Pero además Svetlana plantea a lo largo de su obra un asunto filosófico muy sugerente: el derecho del hombre a no matar y la filosofía de la vida, en contraposición a la filosofía de la desaparición. 

Restos de la central nuclear de Chernóbil destruida el 26 de abril de 1986.Foto: Especial

Hacia la mitad de El fin del «Homo soviéticus» hay un relato verdaderamente estremecedor que bien resume el cariz de la obra de Svetlana. Se trata del testimonio de un joven militar que está próximo a contraer matrimonio con la nieta de un veterano que sirvió como alto oficial en el ejército ruso. Aquel venerable anciano, de nombre Iván D., vive muy bien, con honores y con una jugosa pensión. El Estado le ha dado una dacha, de esas que sólo le entrega a intelectuales o escritores (como a Turguéniev o Pasternak). En la víspera de la boda, la familia entera se traslada a la dacha para pasar unas vacaciones.

Es una finca muy lujosa, familiar, llena de paz. Pero un día las mujeres de la casa se van a la ciudad y sólo se quedan en la casa de campo el joven militar y el veterano Iván. Se emborrachan de lo lindo. Sobre todo, Iván. Entonces, a la luz de las blancas llamas del alcohol, se abre el abismo del horror… El anciano Iván, orgulloso, le confiesa al joven las monstruosidades que perpetró como verdugo al servicio de la NKVD (el Comisariado del pueblo para asuntos internos, antecesor del KGB) contra “los enemigos del pueblo” …

El Estado era el universo de aquel hombre.

Por momentos uno quiere cerrar el libro…

“Solemos creer que los monstruos tienen cuernos y pezuñas. Pero te ves de repente ante un hombre en apariencia normal... Un tipo que se sorbe los mocos, un hombre enfermo que bebe vodka...”, confiesa el joven militar, y añade: “El mal hipnotiza… Se han escrito cientos de libros sobre Stalin y Hitler... […] El hacha está ahí esperando… El hacha sobrevive a su dueño.”

A la mañana siguiente, el joven militar se marchó de aquella dacha. No hubo boda. “¡Tremendo fue aquello! ¿De qué matrimonio podíamos hablar después de esa confesión? Yo no podía volver a aquella casa. ¡Es que no podía! ¡De ninguna manera!”, concluye.

“La persona es más que la guerra. La ley marcial no es ley humana” (Svetlana).

CIERRO MIS APUNTES…

La obra de Svetlana permea generaciones.
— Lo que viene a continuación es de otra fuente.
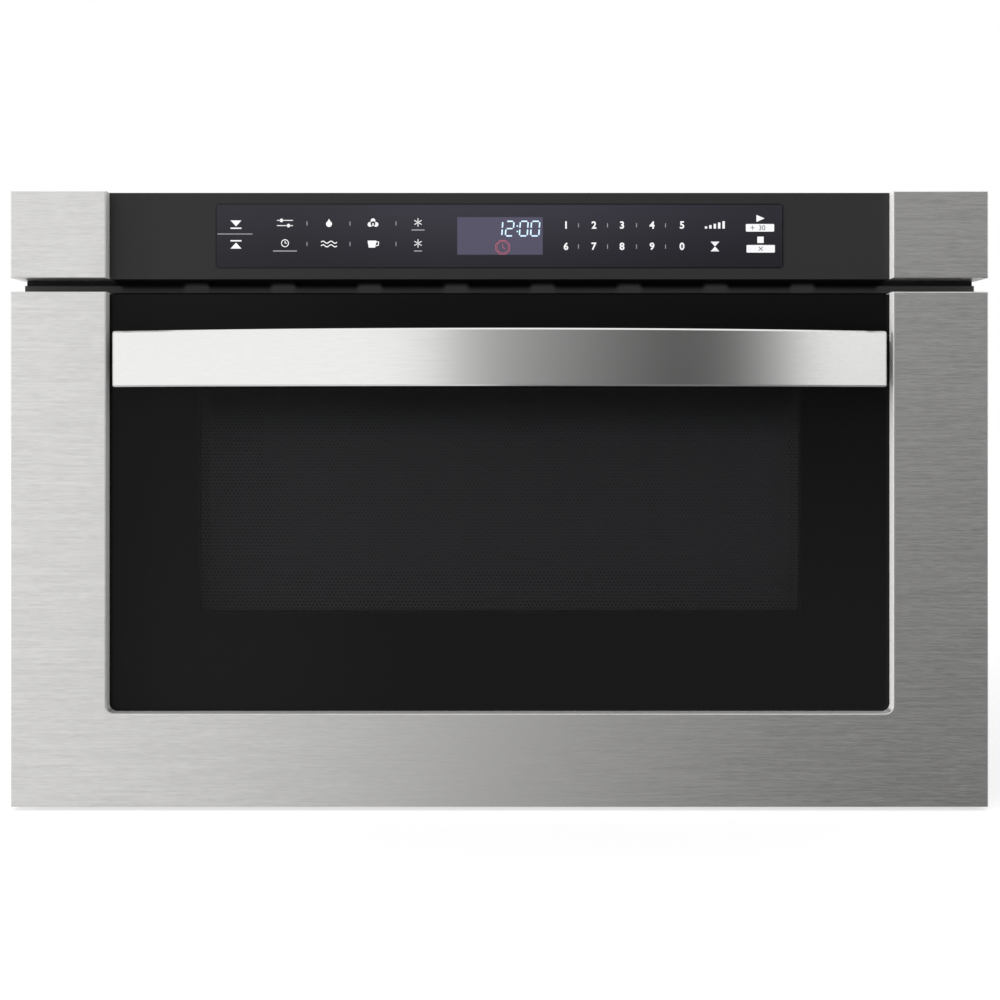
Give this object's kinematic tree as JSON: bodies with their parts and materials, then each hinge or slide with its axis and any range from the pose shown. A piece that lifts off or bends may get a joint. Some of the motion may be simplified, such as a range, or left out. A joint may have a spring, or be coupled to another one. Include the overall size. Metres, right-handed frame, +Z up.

Es uno de los testimonios más auténticos, conmovedores e inteligentes acerca de la historia del siglo XX. Una épica obra que constantemente nos hace plantearnos aquella espiritual interrogante de Dostoievski (que Svetlana cita en La guerra no tiene rostro de mujer): “¿Cuánto de humano hay en un ser humano y cómo proteger al ser humano que hay dentro de ti?”. Somos gente de concilio y de esperanza, así nos lo ha enseñado la historia, y estamos acostumbrados a vivir juntos y en común. Hay esperanza.

Hasta la fecha, los libros de Svetlana están prohibidos en Bielorrusia, la tierra de su padre y la ciudad en la que se formó, gobernada por el llamado “último dictador de Europa”: Aleksandr Lukashenko, quien este 2024 cumplirá 30 años como presidente de ese país. En 2020, Lukashenko enfrentó una fuerte oposición. Y la enfrentó a su manera: “Me caracteriza un estilo de gobernar autoritario, y siempre lo he admitido. Es mejor ser dictador que ser gay”, declaró. Su gobierno encarceló al líder de la oposición y a cientos de personas más.

Svetlana, que manifestó su apoyo al movimiento femenino y juvenil contra el gobierno de Lukashenko, se vio tan acosada por la policía secreta bielorrusa que tuvo que abandonar su casa de Minsk, a la vera del río Svíslach. Ahora, desde el exilio, Svetlana Alexiévich busca y escucha sus textos en las voces de alguna ciudad del centro de Europa. Recientemente ha declarado que se encuentra escribiendo un libro sobre el amor.